Again, as a small business it may seem wiser to keep an older system around even if you can’t get updates for it any more, because it “still works”.
It might operate – but those lacking security updates could mean that you’re leaving a critical door open into your entire network for criminals to sneak into.
Got remote or travelling workers? Use VPN to keep your business private
The past few years has seen an explosion in remote working for quite obvious reasons. For some small businesses, remote working was already the norm, especially if you needed to conduct business off-site.
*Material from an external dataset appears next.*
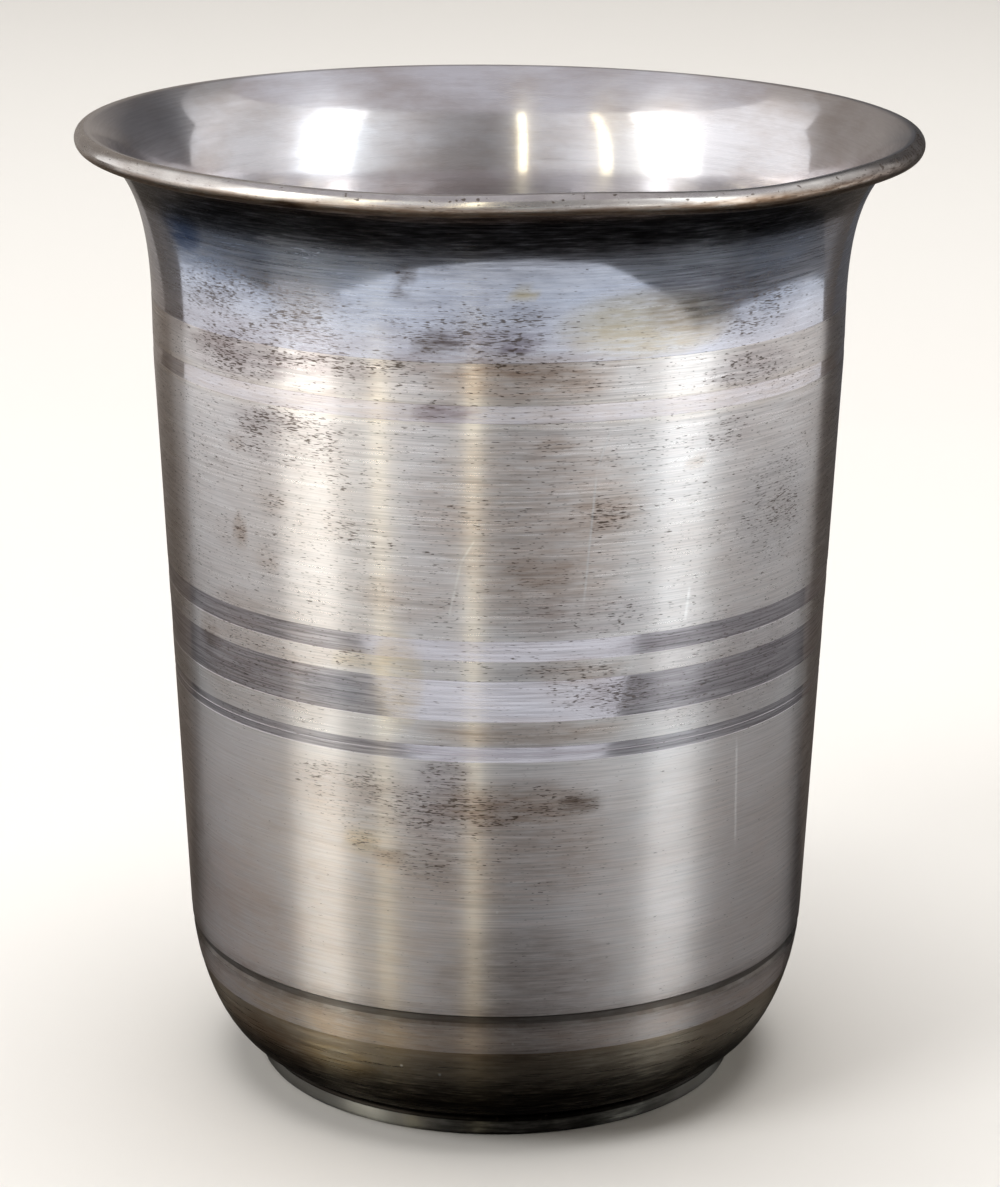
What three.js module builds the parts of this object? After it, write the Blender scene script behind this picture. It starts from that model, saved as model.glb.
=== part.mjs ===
// A small silver cup: a beaker spun from one sheet, with a slightly widening wall, a mouth that
// flares to a rolled lip, a rounded lower corner, and a low ring foot soldered under it.
// Millimetres, +Z up. The axis of the cup is Z, and the table is the plane z = 0.
import * as THREE from "three";

// ---- Driving dimensions -------------------------------------------------------------------

const HEIGHT = 88.7; // table to the top of the lip
const LIP_RADIUS = 38; // axis to the outermost point of the lip
const BEAD_RADIUS = 0.94; // half the thickness of the rolled lip
const SHEET = 0.8; // thickness of the spun sheet

const WALL_RADIUS = 31.37; // outside of the wall, where the flare begins
const TAPER = 0.0464; // radius gained for each millimetre of height along the wall
const FLARE_START = 67.4; // height at which the wall begins to flare
const FLARE_LEAD = 6.0; // how long the flare keeps the direction of the wall
const FLARE_REACH = 6.85; // how long it runs in its last direction, at the lip
const FLARE_RISE = THREE.MathUtils.degToRad(33.7); // that last direction, above level
const BEAD_JOIN = THREE.MathUtils.degToRad(145); // where the sheet meets the bead, from level

const FOOT_RADIUS = 22.46; // outside of the foot ring
const FOOT_WIDTH = 2.1; // across the section of the ring
const FOOT_HEIGHT = 2.17; // table to the underside of the cup's floor
const FOOT_EDGE = 0.45; // rounding of the ring's outer edges
const SOLDER_GAP = 0.3; // left between the ring and the floor above it

const CORNER_WIDTH = 6.5; // lower corner, measured across
const CORNER_HEIGHT = 13.55; // lower corner, measured up the wall

const GROOVE_HEIGHT = 13.9; // middle of the groove turned above the lower corner
const GROOVE_WIDTH = 1.1;
const GROOVE_DEPTH = 0.25;

// ---- How finely the round stretches are divided ----------------------------------------------

const AROUND = 72; // steps round the axis
const CORNER_STEPS = 7;
const FLARE_STEPS = 7;
const BEAD_STEPS = 10;
const EDGE_STEPS = 3;

// ---- Outline of the cup, as points (radius, height) ------------------------------------------

const point = (radius, height) => new THREE.Vector2(radius, height);

/** Outside radius of the plain wall at a height. */
const wallRadius = (height) => WALL_RADIUS + TAPER * (height - FLARE_START);

/** Outside radius of wall and lower corner: the corner is a quarter ellipse leaning with the wall. */
function skinRadius(height) {
  const below = Math.max(0, 1 - (height - FOOT_HEIGHT) / CORNER_HEIGHT); // 1 at the floor, 0 at its top
  return wallRadius(height) - CORNER_WIDTH * (1 - Math.sqrt(1 - below ** 2));
}

/** The lower corner, from the floor up to a height, in even turns of its ellipse. */
function corner(topHeight) {
  const lastTurn = Math.acos(1 - (topHeight - FOOT_HEIGHT) / CORNER_HEIGHT);
  return Array.from({ length: CORNER_STEPS + 1 }, (_, i) => {
    const turn = (lastTurn * i) / CORNER_STEPS;
    const height = FOOT_HEIGHT + CORNER_HEIGHT * (1 - Math.cos(turn));
    return point(skinRadius(height), height);
  });
}

/** The groove above its lower edge: its floor, between sides that slope at 45 degrees. */
function groove() {
  const halfFloor = GROOVE_WIDTH / 2 - GROOVE_DEPTH;
  const cut = (rise, depth) => point(skinRadius(GROOVE_HEIGHT + rise) - depth, GROOVE_HEIGHT + rise);
  return [cut(-halfFloor, GROOVE_DEPTH), cut(halfFloor, GROOVE_DEPTH), cut(GROOVE_WIDTH / 2, 0)];
}

const beadCentre = point(LIP_RADIUS - BEAD_RADIUS, HEIGHT - BEAD_RADIUS);

/** The rolled lip, from under the flare, round the outside and over the top. */
function bead() {
  const { x, y } = beadCentre;
  const roll = new THREE.EllipseCurve(x, y, BEAD_RADIUS, BEAD_RADIUS, -BEAD_JOIN, BEAD_JOIN);
  return roll.getPoints(BEAD_STEPS);
}

/** The flare, from the wall up to where the bead begins. */
function flare() {
  const lead = point(TAPER, 1).setLength(FLARE_LEAD);
  const reach = point(Math.cos(FLARE_RISE), Math.sin(FLARE_RISE)).setLength(FLARE_REACH);
  const start = point(WALL_RADIUS, FLARE_START);
  const end = bead()[0];
  const curve = new THREE.CubicBezierCurve(start, start.clone().add(lead), end.clone().sub(reach), end);
  return curve.getPoints(FLARE_STEPS);
}

/** The other face of the sheet: each point moved across it, at right angles to the outline. */
function innerFace(outline) {
  return outline.map((here, i) => {
    const before = outline[Math.max(i - 1, 0)];
    const after = outline[Math.min(i + 1, outline.length - 1)];
    const along = after.clone().sub(before).normalize();
    return here.clone().add(point(-along.y, along.x).multiplyScalar(SHEET));
  });
}

/** Whole outline of the cup, from the axis under the floor, up outside and down inside. */
function cupOutline() {
  const underFloor = point(0, FOOT_HEIGHT);
  const floor = point(0, FOOT_HEIGHT + SHEET);
  const outside = [...corner(GROOVE_HEIGHT - GROOVE_WIDTH / 2), ...groove(), ...flare()];
  const plainSheet = [...corner(FOOT_HEIGHT + CORNER_HEIGHT), ...flare()];
  return [underFloor, ...outside, ...bead().slice(1), ...innerFace(plainSheet).reverse(), floor];
}

// ---- Outline of the foot ring ------------------------------------------------------------------

/** A quarter turn that rounds an outer edge of the ring, centred at a height. */
function footEdge(height, fromAngle) {
  const middle = FOOT_RADIUS - FOOT_EDGE;
  const toAngle = fromAngle + Math.PI / 2;
  const quarter = new THREE.EllipseCurve(middle, height, FOOT_EDGE, FOOT_EDGE, fromAngle, toAngle);
  return quarter.getPoints(EDGE_STEPS);
}

/** Closed outline of the ring: flat below, with rounded outer edges. */
function footOutline() {
  const inner = FOOT_RADIUS - FOOT_WIDTH;
  const top = FOOT_HEIGHT - SOLDER_GAP;
  const lowerEdge = footEdge(FOOT_EDGE, -Math.PI / 2);
  const upperEdge = footEdge(top - FOOT_EDGE, 0);
  return [point(inner, 0), ...lowerEdge, ...upperEdge, point(inner, top), point(inner, 0)];
}

// ---- Pieces ------------------------------------------------------------------------------------

/** A named piece turned round the axis of the cup. */
function turned(name, outline, material) {
  const mesh = new THREE.Mesh(new THREE.LatheGeometry(outline, AROUND), material);
  mesh.name = name;
  mesh.rotation.x = Math.PI / 2; // the lathe turns about Y; the cup stands along Z
  return mesh;
}

const brushedSilver = new THREE.MeshStandardMaterial({ color: 0xb7b0a4, roughness: 0.35, metalness: 1 });
const footSilver = new THREE.MeshStandardMaterial({ color: 0x9d968a, roughness: 0.3, metalness: 1 });

const group = new THREE.Group();
group.add(turned("cup_body", cupOutline(), brushedSilver));
group.add(turned("foot_ring", footOutline(), footSilver));

export default group;
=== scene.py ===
# %% [markdown]
# # A small silver cup
#
# The cup is a beaker spun from one sheet of silver over a wooden former. Its mouth flares to a
# rolled lip, its wall was brushed on the lathe with polished bands left between, and a low ring
# is soldered under it. Two pieces are made here, and each takes the place of one solid of the
# model: the cup itself, and its foot ring. The sizes are in millimetres until a mesh is made.

# %% Load the model
import math
import random

import bpy
from mathutils import Matrix, Vector


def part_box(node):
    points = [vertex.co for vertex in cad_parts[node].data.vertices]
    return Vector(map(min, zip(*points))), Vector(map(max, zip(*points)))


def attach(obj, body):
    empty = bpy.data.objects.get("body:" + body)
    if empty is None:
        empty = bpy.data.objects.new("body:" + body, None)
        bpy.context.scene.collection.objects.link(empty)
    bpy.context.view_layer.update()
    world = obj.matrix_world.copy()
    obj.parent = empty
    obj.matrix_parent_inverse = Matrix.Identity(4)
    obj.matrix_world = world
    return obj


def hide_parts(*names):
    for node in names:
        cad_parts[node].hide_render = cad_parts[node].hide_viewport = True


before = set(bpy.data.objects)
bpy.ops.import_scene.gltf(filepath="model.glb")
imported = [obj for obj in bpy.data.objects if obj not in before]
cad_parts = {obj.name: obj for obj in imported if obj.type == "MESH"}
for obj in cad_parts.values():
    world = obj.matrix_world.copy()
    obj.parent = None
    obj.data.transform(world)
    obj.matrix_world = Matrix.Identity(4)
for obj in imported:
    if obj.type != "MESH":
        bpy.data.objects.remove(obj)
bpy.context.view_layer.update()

# %% [markdown]
# ## Sizes
#
# The heights and the radii that the model already holds are read from its nodes. The other sizes
# are the same named values as in the model's own source, so that the finer outline drawn here
# lies on the faceted one.

# %% Sizes of the cup and its ring, in millimetres
MM = 0.001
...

Keeping your business assets secure and private when you’re not within your own network is tricky, but it’s not impossible. Ensuring that staff are using virtual private network (VPN) software to encrypt their online activities is a key step here, especially when they’re using Wi-Fi or other public networks for their actual connections.
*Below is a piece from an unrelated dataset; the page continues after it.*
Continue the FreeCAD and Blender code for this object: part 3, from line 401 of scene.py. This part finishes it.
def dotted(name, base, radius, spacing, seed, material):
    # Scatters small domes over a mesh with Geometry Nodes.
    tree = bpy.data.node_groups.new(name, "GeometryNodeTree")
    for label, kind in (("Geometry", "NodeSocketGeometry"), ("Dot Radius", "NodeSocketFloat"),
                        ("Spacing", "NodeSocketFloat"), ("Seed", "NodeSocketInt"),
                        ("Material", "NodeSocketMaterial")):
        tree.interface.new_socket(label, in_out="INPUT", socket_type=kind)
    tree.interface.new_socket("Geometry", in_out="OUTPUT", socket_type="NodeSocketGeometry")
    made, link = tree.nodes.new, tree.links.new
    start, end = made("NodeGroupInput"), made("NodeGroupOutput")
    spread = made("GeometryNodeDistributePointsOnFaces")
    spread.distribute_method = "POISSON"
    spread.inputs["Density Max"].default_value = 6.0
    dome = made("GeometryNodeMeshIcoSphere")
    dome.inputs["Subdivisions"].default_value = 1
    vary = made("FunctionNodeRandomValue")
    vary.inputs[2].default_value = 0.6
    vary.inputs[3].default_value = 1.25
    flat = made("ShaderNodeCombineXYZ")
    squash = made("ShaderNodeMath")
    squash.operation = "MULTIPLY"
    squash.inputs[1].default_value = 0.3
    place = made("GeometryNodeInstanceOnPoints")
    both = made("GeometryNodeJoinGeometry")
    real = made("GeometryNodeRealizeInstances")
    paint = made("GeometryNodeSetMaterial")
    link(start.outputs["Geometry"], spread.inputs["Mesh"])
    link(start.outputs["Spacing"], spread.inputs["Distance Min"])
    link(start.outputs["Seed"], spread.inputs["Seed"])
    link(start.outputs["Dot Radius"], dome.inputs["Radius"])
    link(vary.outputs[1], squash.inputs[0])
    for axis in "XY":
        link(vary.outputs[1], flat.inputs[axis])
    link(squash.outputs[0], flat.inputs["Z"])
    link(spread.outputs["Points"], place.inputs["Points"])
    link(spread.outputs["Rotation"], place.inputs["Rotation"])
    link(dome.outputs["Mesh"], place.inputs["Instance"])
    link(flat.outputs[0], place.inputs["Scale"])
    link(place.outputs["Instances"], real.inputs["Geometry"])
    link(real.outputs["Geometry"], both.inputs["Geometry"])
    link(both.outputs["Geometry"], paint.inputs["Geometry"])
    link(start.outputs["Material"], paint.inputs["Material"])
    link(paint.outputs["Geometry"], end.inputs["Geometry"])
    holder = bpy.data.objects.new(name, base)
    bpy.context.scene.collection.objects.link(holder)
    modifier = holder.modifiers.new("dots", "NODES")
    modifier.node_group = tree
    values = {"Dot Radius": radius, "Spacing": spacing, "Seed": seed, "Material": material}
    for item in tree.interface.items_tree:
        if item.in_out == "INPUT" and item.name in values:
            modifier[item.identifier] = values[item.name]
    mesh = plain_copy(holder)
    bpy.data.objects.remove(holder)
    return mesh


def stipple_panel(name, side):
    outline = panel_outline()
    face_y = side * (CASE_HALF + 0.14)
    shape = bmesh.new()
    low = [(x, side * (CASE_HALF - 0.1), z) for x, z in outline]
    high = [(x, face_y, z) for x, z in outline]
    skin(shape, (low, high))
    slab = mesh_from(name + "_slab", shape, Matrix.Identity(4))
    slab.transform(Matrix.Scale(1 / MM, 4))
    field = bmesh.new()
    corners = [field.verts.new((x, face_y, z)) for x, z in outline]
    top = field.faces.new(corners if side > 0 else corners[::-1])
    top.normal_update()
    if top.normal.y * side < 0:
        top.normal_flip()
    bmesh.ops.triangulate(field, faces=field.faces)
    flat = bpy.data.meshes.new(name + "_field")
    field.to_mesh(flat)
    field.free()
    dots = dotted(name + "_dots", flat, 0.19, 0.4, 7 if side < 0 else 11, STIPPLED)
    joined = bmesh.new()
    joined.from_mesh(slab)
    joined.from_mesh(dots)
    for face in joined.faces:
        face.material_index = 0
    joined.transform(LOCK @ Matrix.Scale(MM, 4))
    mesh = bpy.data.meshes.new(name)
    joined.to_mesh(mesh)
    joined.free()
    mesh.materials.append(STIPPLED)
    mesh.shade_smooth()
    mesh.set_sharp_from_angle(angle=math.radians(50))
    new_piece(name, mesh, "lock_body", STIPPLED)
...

One factor to be wary of here are cheap or “free” VPNs, many of which are gateways to malware rather than actual security software. Do your research and choose a reliable brand VPN rather than a dodgy freebie.
Backup everything. Twice.
So, you’ve locked down your remote workers, trained everyone on not opening dodgy attachments and updated all the software and hardware you can.
Don’t rest on your laurels. The reality of the cyber security space is that it’s an ever-moving feast, and you may just miss that one critical issue, or even be completely unaware of it because a software vendor doesn’t release a patch before a vulnerability is in the wild.
This is why it’s vital to ensure that you back up the essential business documents that make up your company on a very regular basis.
Encrypt online backups and make regular local backups, so that if you do fall victim to a cybercrime – especially ransomware, which tries to lock down those same documents until you pay a cryptocurrency fee – you can more easily and rapidly recover if the worst does happen.
Develop a cybersecurity plan
Every year we’re encouraged as Australians to have bushfire safety plans, even if we don’t live that close to critical areas. That’s because bushfires are part and parcel of living in Australia. Living in the online world, sadly, cyber attacks are the equivalent of a bushfire, in that they can strike rapidly and leave disaster in their wake.
You might never fall victim to an attack, but that doesn’t mean you shouldn’t plan for the worst. Here there are some excellent online resources that you can use to help guide you to working out what you do and don’t need to do.
The Federal Government’s Australian Cyber Security Centre has some excellent resources that you can use to assess your business risk as well, including self-guided exercises, which can massively aid in getting a security plan in place, as well as making you aware of what many common attacks can look like – and how you should react.